The duplication project has the advantage of heavier cranes, and a low temporary surface bridge across the harbour for easier construction access.
Today's workers even appear to have accepted a ban on fishing off the surface structure during meal breaks, to protect the public image of the project in a community which one industry source said remained "emotionally scarred" from the earlier bridge saga.
The project is approaching a sensitive phase in which the bridge decking across the Manukau Harbour must be connected above busy Onehunga Harbour Rd, at the northern end, to three new southbound motorway traffic lanes and a bus shoulder lane.

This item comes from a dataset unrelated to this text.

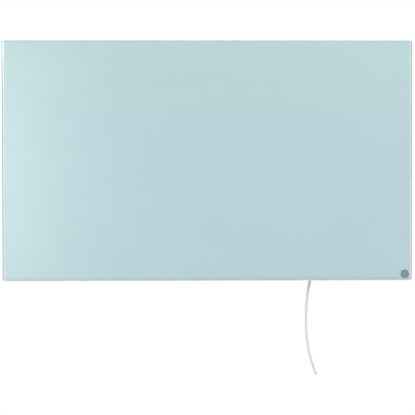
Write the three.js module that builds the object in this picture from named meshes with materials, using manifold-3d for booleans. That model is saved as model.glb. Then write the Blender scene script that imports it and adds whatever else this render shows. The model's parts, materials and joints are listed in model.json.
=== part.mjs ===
// Infrared panel heater: a frameless glass pane on a shallow steel tray, hung on two wall rails.
// Millimetres. +X is right as seen from the front, +Z is up, and the wall is the plane y = 0, so the
// heater lies at -Y. The origin is the centre of the upper rail's back face, on the wall.
import * as THREE from 'three';
import { mergeVertices } from 'three/addons/utils/BufferGeometryUtils.js';
import Module from 'manifold-3d';

const wasm = await Module();
wasm.setup();

// ---- Driving dimensions ----
const SEAT_GAP = 0.3; // between pieces that touch

const PANE_WIDTH = 1000;
const PANE_HEIGHT = 586;
const PANE_THICKNESS = 6;
const PANE_CORNER_RADIUS = 6;
const PANE_EDGE_ROUNDING = 1.6;
const BACKING_SIDE_INSET = 5; // clear glass left beside the coloured backing
const BACKING_END_INSET = 2; // and above and below it
const BACKING_THICKNESS = 0.4;

const BADGE_RADIUS = 10;
const BADGE_THICKNESS = 1.2;
const BADGE_RIM = 1.1;
const BADGE_FROM_SIDE = 17.5;
const BADGE_FROM_BOTTOM = 16;

const WALL_GAP = 28; // wall to the tray's back
const TRAY_DEPTH = 20;
const TRAY_SHEET = 1.2;
const TRAY_INSET = 30; // pane's edge to the tray's side
const TRAY_CORNER_RADIUS = 8;
const FLANGE_WIDTH = 14;
const SEAL_WIDTH = 12;
const SEAL_THICKNESS = 1.5;
const BEAD_LENGTH = 700;
const BEAD_WIDTH = 16;
const BEAD_HEIGHT = 1.5;
const BEAD_FROM_HANGER = 11.2; // lowest bead's edge to the lower hangers
const BEAD_COUNT = 3;

const FILM_MARGIN = 6.3; // tray's inner side to the heating film
const NEUTRAL_TAIL_Z = -200; // where the neutral lead meets its bus bar, from the pane's centre
const RETURN_TAIL_Z = 0;
const FILM_THICKNESS = 1;
const BUSBAR_WIDTH = 12;
const BUSBAR_THICKNESS = 0.6;
const BUSBAR_FROM_EDGE = 4;
const FOIL_THICKNESS = 0.4;
const BOARD_THICKNESS = 12;
const CUTOUT_RADIUS = 8.5;
const CUTOUT_HEIGHT = 8.9;
const CUTOUT_SPACING = 300;
const CUTOUT_TAB_REACH = 13;
const TAB_WIDTH = 6;
const TAB_THICKNESS = 0.8;
const TAB_ABOVE_BOARD = 0.9;
const LEAD_HOLE_CLEARANCE = 6; // round the leads that turn down through the board

const RAIL_LENGTH = 620;
const RAIL_SHEET = 1.5;
const RAIL_FACE_HEIGHT = 40;
const RAIL_DEPTH = 13.5;
const RAIL_LIP_RISE = 14;
const UPPER_RAIL_FROM_TOP = 123; // pane's upper edge to the rail's centre
const LOWER_RAIL_FROM_BOTTOM = 143;
const BEND_INNER_RADIUS = 0.6;
const SLOT_WIDTH = 5.5; // for a 4.5 mm wall screw
const SLOT_LENGTH = 14;
const OUTER_SLOT_X = 280;
const INNER_SLOT_X = 120;

const HANGER_WIDTH = 60;
const HANGER_SHEET = 1.5;
const HANGER_FLANGE_HEIGHT = 36;
const HANGER_LIP_DROP = 10;
const HANGER_X = 230;
const HANGER_PLAY = 0.5; // between the hanger's lip and the rail's lip
const LOWER_HANGER_CLEARANCE = 0.8; // the lower hangers only guide
const HANGER_SCREW_SPACING = 36;
const HANGER_SCREW_RADIUS = 2;
const HANGER_SCREW_LENGTH = 6.6;

const BOX_WIDTH = 110;
const BOX_HEIGHT = 64;
const BOX_WALL = 2;
const BOX_CORNER_RADIUS = 5;
const BOX_DEPTH = 18.4;
const LID_THICKNESS = 2;
const LID_ROUNDING = 0.6;
const BOX_FROM_BOTTOM = 43; // pane's lower edge to the box
const BOSS_RADIUS = 3.5;
const SMALL_SCREW_RADIUS = 1.5;
const LID_SCREW_LENGTH = 14;
const RIVET_RADIUS = 1.6;
const RIVET_HEAD_RADIUS = 3.2;
const RIVET_END_LENGTH = 2.5;
const WIRE_HOLE_RADIUS = 7.5;
const WIRE_HOLE_FROM_SIDE = 24.5; // box's side to the hole's centre
const LEAD_SPREAD = 2.5; // each side of the wire hole's centre

const BLOCK_HEIGHT = 14;
const BLOCK_DEPTH = 11.4;
const BLOCK_END_WALL = 1.5;
const POLE_SPACING = 11;
const POLE_RISE = 4.4; // block's foot to the wires' axis
const POLE_BORE = 1.6;
const POLE_WELL = 2.2;
const BLOCK_ABOVE_BOX_CENTRE = 13;
const STUD_RADIUS = 2;
const STUD_FROM_SIDE = 19; // box's side to the stud's axis
const STUD_LENGTH = 15.5;
const NUT_RADIUS = 4;
const NUT_HEIGHT = 3.2;
const WELD_HEAD_RADIUS = 4.5;
const WELD_HEAD_HEIGHT = 1.2;
const BARREL_RADIUS = 1.7; // ring terminal's crimp
const BARREL_LENGTH = 6;
const WIRE_GRIP = 3; // how far a wire reaches into its pole
const TERMINAL_SCREW_LENGTH = 3.5;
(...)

The road will be shut to traffic between 11pm and 5am for five nights a week between about January 27 and early March, as a 50 metre gap is closed overhead between the bridge and the motorway.
That will require 14 concrete segments, each weighing about 55 tonnes, to be lifted into place above the road by a crane - creating an imposing cantilevered structure before it can be connected to an abutment holding up the motorway lanes.
The lifts will not be as taxing as when two of the country's largest cranes worked in unison to raise two 245-tonne blocks of concrete on to piers at the Onehunga end of the bridge last month.
But Transport Agency regional director Wayne McDonald said they would be undertaken at night for safety reasons while Onehunga Harbour Rd was closed, and the start of the operation would signal that the end of the project was in sight.
The harbour road is used by northbound traffic leaving or joining the existing motorway, which will have to use detour routes through local streets on nights when it closes, between Sunday and Thursday for about six weeks.
Construction may also start towards the end of that period on a neighbouring footbridge across the same road, to carry pedestrians and cyclists using the older Mangere Bridge, which was built in 1914 and was closed to motor traffic when the existing motorway crossing opened.
Mr McDonald said special arrangements were being made to ensure access was maintained to the western end of the harbour road, including to Onehunga's port.
The new bridge will provide southbound traffic with four lanes, leaving the existing motorway crossing just for northbound traffic.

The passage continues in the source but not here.